One part news aggregator and one part political analysis, Allen did not pioneer this idea, but he did perfect it; however, with his departure to Axios, and the emergence of other like products such as James Hohmann’s Daily 202 (The Washington Post), Playbook has faltered. A perfect example comes from today’s (May 16, 2017) edition. Palmer and Sherman offer this “quick thought”
You do get the sense that Trump has a decent chance for some sort of peace accord between Israel and the Palestinians. Of course, we should all be skeptical of solving one of the most intractable cycles of tension and violence ever. But in the last few weeks, Palestinian President Mahmoud Abbas has signaled openness, and behind the scenes, Trump officials - and even some longtime Obama officials - have been surprised at the positive body language on the two sides.
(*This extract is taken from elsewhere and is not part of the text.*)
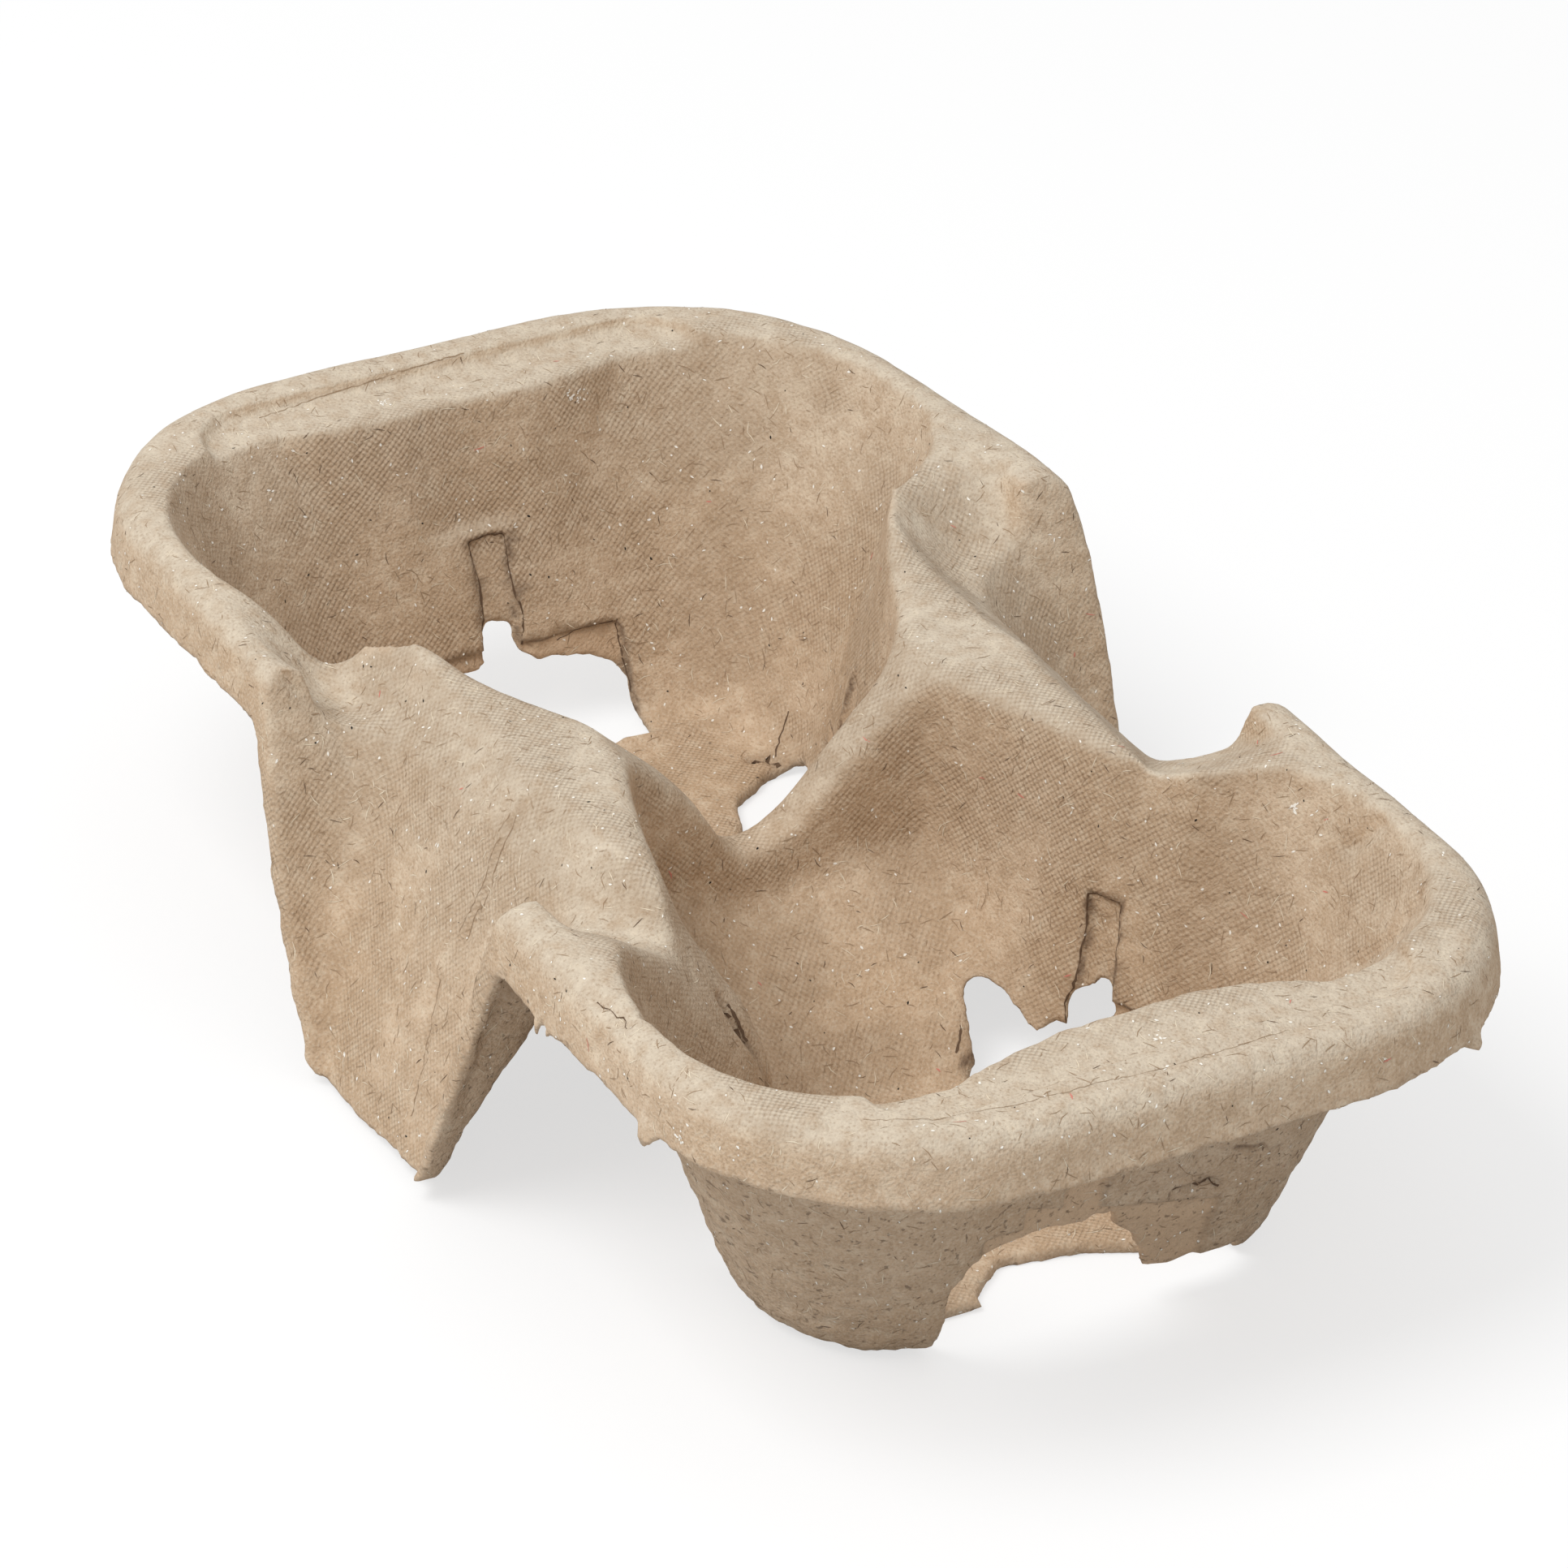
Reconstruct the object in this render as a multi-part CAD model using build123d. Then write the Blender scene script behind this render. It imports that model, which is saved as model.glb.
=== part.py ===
from build123d import *
import os

# Two-cup carrier moulded from recycled paper pulp: one thin sheet, open underneath.
# X runs along the two cups, Y across them and Z up. The origin is on the ground, at the middle.
# The near end is +X.

# The sheet
WALL = 2.0

# Rim and its turned-down skirt
LENGTH = 221.0
WIDTH = 115.0
HEIGHT = 51.0
CORNER_RADIUS = 37.0
SKIRT_DEPTH = 9.0
SKIRT_LEAN = 1.3
RIM_ROUND = 4.0
SIDE_RIM = 4.5
END_RIM = 14.5

# Shelf along each end wall, just below the rim's bead
SHELF_DROP = 2.0
SHELF_WIDTH = 74.0
SHELF_ROUND = 9.0
BEAD_WIDTH = 7.0

# Cup wells: a round cup seat inside a wider, squarer mouth with a flat end wall
CUP_SPACING = 106.0
CUP_TOP_RADIUS = 40.5
CUP_BASE_RADIUS = 30.0
MOUTH_START = 37.5
MOUTH_RADIUS = 27.0
MOUTH_BASE_START = 40.0
MOUTH_BASE_END = 78.0
MOUTH_BASE_WIDTH = 66.0
MOUTH_BASE_RADIUS = 18.0
BASE_ROUND = 5.0

# Grip pad: the middle of each end wall swells into the well near the rim
PAD_REACH = 4.0
PAD_WIDTH = 52.0
PAD_DEPTH = 30.0

# Saddle between the posts
SADDLE_HEIGHT = 26.0
SADDLE_TOP_WIDTH = 54.0
SADDLE_ROUND = 9.0

# Top of the posts, a little under the rim, and the slope from one up to the other
POST_HEIGHT = 47.5
POST_LENGTH = 68.0
POST_WIDTH = 88.0
SLOPE_LENGTH = 96.0
SLOPE_WIDTH = 102.0

# Legs: a chute on each side that narrows, splays outward and ends just above the ground
LEG_END = 2.0
LEG_SPLAY = 3.5
CHUTE_TOP_WIDTH = 68.0
CHUTE_FOOT_WIDTH = 33.0
CHUTE_TOP_DEPTH = 20.0
CHUTE_FOOT_DEPTH = 1.5
CHUTE_ROUND = 11.0
LEG_TOP_WIDTH = 71.0
LEG_FOOT_WIDTH = 37.0
LEG_FOOT_ROUND = 5.0

# Flare of a chute between the posts, which rounds its upper edges off
FLARE_DROP = 13.0
FLARE_INSIDE = (-9.0, -2.0, 48.5)
FLARE_OUTSIDE = (10.0, 6.0, 50.5)
FLARE_ROUND = 1.5

# Share of the wall by which the flare's underside also moves down, so that the slope keeps its thickness
FLARE_SINK = 0.6

# Knock-out windows, three to a cup: an upright slot over a wide foot opening
WINDOW_ANGLES = (0.0, 123.0, -123.0)
SLOT_WIDTH = 4.6
SLOT_TOPS = (18.7, 14.0, 14.0)
OPENING_WIDTHS = (39.0, 28.0, 28.0)
OPENING_TOPS = (13.0, 9.0, 9.0)
FLOOR_NOTCH = 5.0

# Outline of each knock-out, pressed into the wall above its opening
RECESS_SLOT_TOPS = (30.0, 26.6, 26.6)
RECESS_TOPS = (15.0, 14.6, 14.6)
RECESS_DEPTH = 0.6

# Piece torn out of the near well, as seen from above, and how far up it reaches
TEAR_PLAN = ((66.0, -3.0), (71.0, -9.0), (84.0, -14.0), (84.0, 14.0), (72.0, 16.0), (68.0, 8.0))
TEAR_TOP = 6.0

# Gap kept free inside the skirt when the lip is trimmed
TRIM_GAP = 1.0

# How far cutting tools run past what they cut
REACH = 10.0


def rounded(length, width, radius, height, x=0.0):
    """Rounded rectangle at a height, as one section of a loft."""
    radius = min(radius, length / 2 - 0.1, width / 2 - 0.1)
    return Pos(x, 0, height) * RectangleRounded(length, width, radius)


def block(inset):
    """Everything under the rim, before the wells and chutes are taken out."""
    low = HEIGHT - SKIRT_DEPTH
    length, width, radius = LENGTH - 2 * inset, WIDTH - 2 * inset, CORNER_RADIUS - inset
    lip = loft(
        [
            rounded(length, width, radius, low),
            rounded(length - 2 * SKIRT_LEAN, width - 2 * SKIRT_LEAN, radius - SKIRT_LEAN, HEIGHT - inset),
        ]
    )
    lip = fillet(lip.faces().sort_by(Axis.Z)[-1].edges(), RIM_ROUND - inset)
    splay = 2 * LEG_SPLAY * (low + REACH) / (low - LEG_END)
    return lip + loft([rounded(length, width, radius, low), rounded(length, width + splay, radius, -REACH)])


def end_wall_side(grow):
    """Half-space on the cup's side of a flat end wall."""
    top = LENGTH / 2 - END_RIM
    profile = Plane.XZ * make_face(
        Polyline(
            (-REACH, -REACH),
            (MOUTH_BASE_END + grow, -REACH),
            (MOUTH_BASE_END + grow, 0),
            (top + grow, HEIGHT),
            (top + grow, HEIGHT + 2 * REACH),
            (-REACH, HEIGHT + 2 * REACH),
            close=True,
        )
    )
    return extrude(profile, amount=WIDTH, both=True)


def cup(grow):
    """Round cup seat, wider at the top and cut off by the end wall."""
    slope = (CUP_TOP_RADIUS - CUP_BASE_RADIUS) / (HEIGHT - WALL)
    low = WALL - grow
    seat = Cone(
        CUP_BASE_RADIUS + grow * (1 - slope),
        CUP_TOP_RADIUS + grow + slope * REACH,
        HEIGHT + REACH - low,
        align=(Align.CENTER, Align.CENTER, Align.MIN),
    )
    seat = Pos(CUP_SPACING / 2, 0, low) * fillet(seat.edges().sort_by(Axis.Z)[0], BASE_ROUND + grow)
    return seat & end_wall_side(grow)


def mouth(grow):
    """Squarer mouth of a well, which narrows down to the floor."""
    start, end = MOUTH_START, LENGTH / 2 - END_RIM
    width = WIDTH - 2 * SKIRT_LEAN - 2 * SIDE_RIM
    top = rounded(end - start + 2 * grow, width + 2 * grow, MOUTH_RADIUS + grow, HEIGHT + 0.1, (start + end) / 2)
    foot = rounded(
        MOUTH_BASE_END - MOUTH_BASE_START + 2 * grow,
        MOUTH_BASE_WIDTH + 2 * grow,
        MOUTH_BASE_RADIUS + grow,
        WALL - grow,
        (MOUTH_BASE_START + MOUTH_BASE_END) / 2,
    )
    well = loft([foot, top])
    return fillet(well.faces().sort_by(Axis.Z)[0].edges(), BASE_ROUND + grow)


def pad(inset):
    """Swelling in the middle of an end wall."""
    end = LENGTH / 2 - END_RIM + inset
    slope = (LENGTH / 2 - END_RIM - MOUTH_BASE_END) / HEIGHT
    crown = Pos(end, 0, HEIGHT - SHELF_DROP - inset) * Ellipse(PAD_REACH, PAD_WIDTH / 2)
    tail = Pos(end - slope * PAD_DEPTH, 0, HEIGHT - PAD_DEPTH) * Ellipse(PAD_REACH / 10, PAD_WIDTH / 4)
    return loft([tail, crown], ruled=True)


def shelf(grow):
    """Flat shelf between an end wall and the bead of the rim."""
    outer = LENGTH / 2 - SKIRT_LEAN - BEAD_WIDTH + grow
    inner = LENGTH / 2 - END_RIM - 2 * REACH
    plan = Pos((outer + inner) / 2, 0, HEIGHT - SHELF_DROP - grow)
    return extrude(plan * RectangleRounded(outer - inner, SHELF_WIDTH + 2 * grow, SHELF_ROUND), amount=REACH)


def saddle(grow):
    """Valley between the two posts, from one well to the other."""
    rise = HEIGHT - SADDLE_HEIGHT
    profile = Plane.YZ * make_face(
        Polyline(
            (-SADDLE_TOP_WIDTH, SADDLE_HEIGHT - grow + 2 * rise),
            (0, SADDLE_HEIGHT - grow * 1.4),
            (SADDLE_TOP_WIDTH, SADDLE_HEIGHT - grow + 2 * rise),
            close=True,
        )
    )
    valley = extrude(profile, amount=CUP_SPACING / 2, both=True)
    return fillet(valley.edges().filter_by(Axis.X).sort_by(Axis.Z)[0], SADDLE_ROUND + grow)


def post_top(grow):
    """Space over the posts, which rises to the rim all round."""
    low = rounded(POST_LENGTH + 2 * grow, POST_WIDTH + 2 * grow, BASE_ROUND, POST_HEIGHT - grow)
    high = rounded(SLOPE_LENGTH + 2 * grow, SLOPE_WIDTH + 2 * grow, BASE_ROUND, HEIGHT - grow)
    space = loft([low, high], ruled=True)
    return space + Pos(0, 0, HEIGHT - grow + REACH / 2) * Box(SLOPE_LENGTH + 2 * grow, SLOPE_WIDTH + 2 * grow, REACH)


def chute_size(height):
    """Width and depth of a chute at a height."""
    share = (height - LEG_END) / (HEIGHT - LEG_END)
    width = CHUTE_FOOT_WIDTH + share * (CHUTE_TOP_WIDTH - CHUTE_FOOT_WIDTH)
    return width, CHUTE_FOOT_DEPTH + share * (CHUTE_TOP_DEPTH - CHUTE_FOOT_DEPTH)


def chute(grow):
    """Outer face of a leg, from the post's side down to the foot."""
    low = HEIGHT - SKIRT_DEPTH
    sections = []
    for height in (LEG_END - 1, HEIGHT + REACH):
        width, depth = chute_size(height)
        depth = 2 * (depth + grow)
        corner = min(CHUTE_ROUND * (0.15 + height / HEIGHT), 0.48 * depth)
        out = LEG_SPLAY * (low - height) / (low - LEG_END)
        sections.append(Pos(0, WIDTH / 2 + out, height) * RectangleRounded(width + 2 * grow, depth, corner))
    return loft(sections, ruled=True)


def flare(grow):
    """Slope from inside a chute up and out to the crest of the posts, which takes the edge off."""
    sections = []
    for height, (wider, deeper, end) in ((HEIGHT - FLARE_DROP, FLARE_INSIDE), (HEIGHT, FLARE_OUTSIDE)):
        width, depth = chute_size(height)
        back, front = WIDTH / 2 - depth - deeper - grow, end + grow
        plan = RectangleRounded(width + 2 * (wider + grow), front - back, FLARE_ROUND + grow / 2)
        sections.append(Pos(0, (back + front) / 2, height - FLARE_SINK * grow) * plan)
    return loft(sections, ruled=True)


def both_ends(shape):
    return shape + mirror(shape, about=Plane.YZ)


def both_sides(shape):
    return shape + mirror(shape, about=Plane.XZ)


def form(inset):
    """Solid under the sheet's top face, or under its lower face when inset by the wall."""
    solid = block(inset)
    solid -= both_ends(cup(inset))
    solid -= both_ends(mouth(inset) - pad(inset))
    solid -= both_ends(shelf(inset))
    solid -= saddle(inset)
    solid -= post_top(inset)
    solid -= both_sides(chute(inset))
    solid -= both_sides(flare(inset))
    return solid


def skirt_trim():
    """Everything of the deep skirt that is cut away, which leaves the rim's lip and the two legs."""
    low = HEIGHT - SKIRT_DEPTH
    hem = Pos(0, 0, (low - REACH) / 2) * Box(2 * LENGTH, 2 * WIDTH, low + REACH)
    inside = 2 * (WALL + TRIM_GAP)
    wells = extrude(
        Pos(0, 0, -REACH) * RectangleRounded(LENGTH - inside, WIDTH - inside, CORNER_RADIUS - inside / 2),
        amount=low + REACH,
    )
    leg = make_face(
        Polyline(
            (-LEG_FOOT_WIDTH / 2, LEG_END),
            (LEG_FOOT_WIDTH / 2, LEG_END),
            (LEG_TOP_WIDTH / 2, low),
            (-LEG_TOP_WIDTH / 2, low),
            close=True,
        )
    )
    leg = fillet(leg.vertices().sort_by(Axis.Y)[:2], LEG_FOOT_ROUND)
    return hem - wells - extrude(Plane.XZ * leg, amount=WIDTH, both=True)


def tee(reach, slot_top, width, top):
    """Upright slot above a wide foot, as a block that reaches from one distance to another."""
    (inner, outer), low = reach, -1.0
    middle, deep = (inner + outer) / 2, outer - inner
    foot = Pos(middle, 0, (low + top) / 2) * Box(deep, width, top - low)
    return foot + Pos(middle, 0, (low + slot_top) / 2) * Box(deep, SLOT_WIDTH, slot_top - low)


def in_well(number, shape):
    """A shape drawn along +X from a cup's axis, turned to its knock-out's place."""
    return Pos(CUP_SPACING / 2, 0, 0) * Rot(0, 0, WINDOW_ANGLES[number]) * shape


def notch_reach(number):
    """Distance from the cup's axis to where a knock-out's notch in the floor starts, and past the wall."""
    flat = MOUTH_BASE_END - CUP_SPACING / 2
    return (flat if number == 0 else CUP_BASE_RADIUS) - FLOOR_NOTCH, CUP_TOP_RADIUS + REACH


def window(number):
    """Opening of a knock-out in a well's wall, with its notch in the floor."""
    return in_well(number, tee(notch_reach(number), SLOT_TOPS[number], OPENING_WIDTHS[number], OPENING_TOPS[number]))


def recess(number, well):
    """Shallow outline of a knock-out in the well's face of the wall."""
    outline = tee(notch_reach(number), RECESS_SLOT_TOPS[number], OPENING_WIDTHS[number], RECESS_TOPS[number])
    return in_well(number, outline) & well


def tear():
    """Piece torn out of the near well's floor and end wall."""
    floor = Pos(0, 0, -REACH) * Polygon(*TEAR_PLAN, align=None)
    return extrude(floor, amount=REACH + TEAR_TOP)


def build():
    sheet = form(0.0) - form(WALL)
    sheet -= Pos(0, 0, -2 * REACH) * Box(2 * LENGTH, 2 * WIDTH, 4 * REACH)
    sheet -= skirt_trim()
    well = cup(RECESS_DEPTH) + mouth(RECESS_DEPTH)
    for number in range(len(WINDOW_ANGLES)):
        sheet -= both_ends(window(number))
        sheet -= both_ends(recess(number, well))
    return sheet - tear()


carrier = build()
print("solids", [round(s.volume) for s in carrier.solids()])
os.makedirs("parts", exist_ok=True)
export_step(carrier, "parts/carrier.step")
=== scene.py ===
import math

import bmesh
import bpy
import numpy as np
from mathutils import Matrix, Vector, noise
from mathutils.bvhtree import BVHTree


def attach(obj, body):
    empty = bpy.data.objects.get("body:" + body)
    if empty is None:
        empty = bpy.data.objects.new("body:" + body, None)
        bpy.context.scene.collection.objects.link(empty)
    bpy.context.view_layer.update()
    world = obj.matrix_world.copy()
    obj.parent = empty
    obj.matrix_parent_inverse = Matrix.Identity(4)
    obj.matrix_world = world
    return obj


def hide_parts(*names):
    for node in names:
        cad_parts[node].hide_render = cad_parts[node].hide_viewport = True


# Lengths are in millimetres here and become metres where a mesh is written.
MM = 0.001

# Mesh of the pulp: fine enough for torn edges, then thinned where it is flat
VOXEL = 0.62
TRIANGLES = 190000

# How far the saddle is drawn in as a share of its width, toward which X, and how much it is thickened
SADDLE_PULL = 0.78
SADDLE_MIDDLE = -4.5
SADDLE_THICKER = 1.3

# Rounds of smoothing: the whole sheet, the posts, then the lobe by the near-left post
SHEET_ROUNDS = 3
POST_ROUNDS = 30
LOBE_ROUNDS = 90
LOBE = ((39, -38, 44), (14, 8, 9))

# How deep a knock-out's outline is pressed into its wall
RECESS = 0.6

# Screen the pulp was drawn on
SCREEN_PITCH = 0.95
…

Here, in one paragraph is everything that is wrong with modern-day political journalism. A story that is thinly sourced (anonymous current/former Administration officials), whose main source of evidence (body language) is as reliable as phrenology, drawing a conclusion (decent chance) about one of the hardest foreign policy challenges of modern history (peace between the Israelis and Palestinians), written by two reporters who were not even born when Jimmy Carter helped broker the peace deal between Israel and Egypt.
It is no small feat to cram so much bad reporting into one paragraph, but Palmer and Sherman manage to do it. You would hope that an editor somewhere up the food chain at Politico would have had the good sense to squash a story like this, but in today’s media environment, that would be asking for way too much.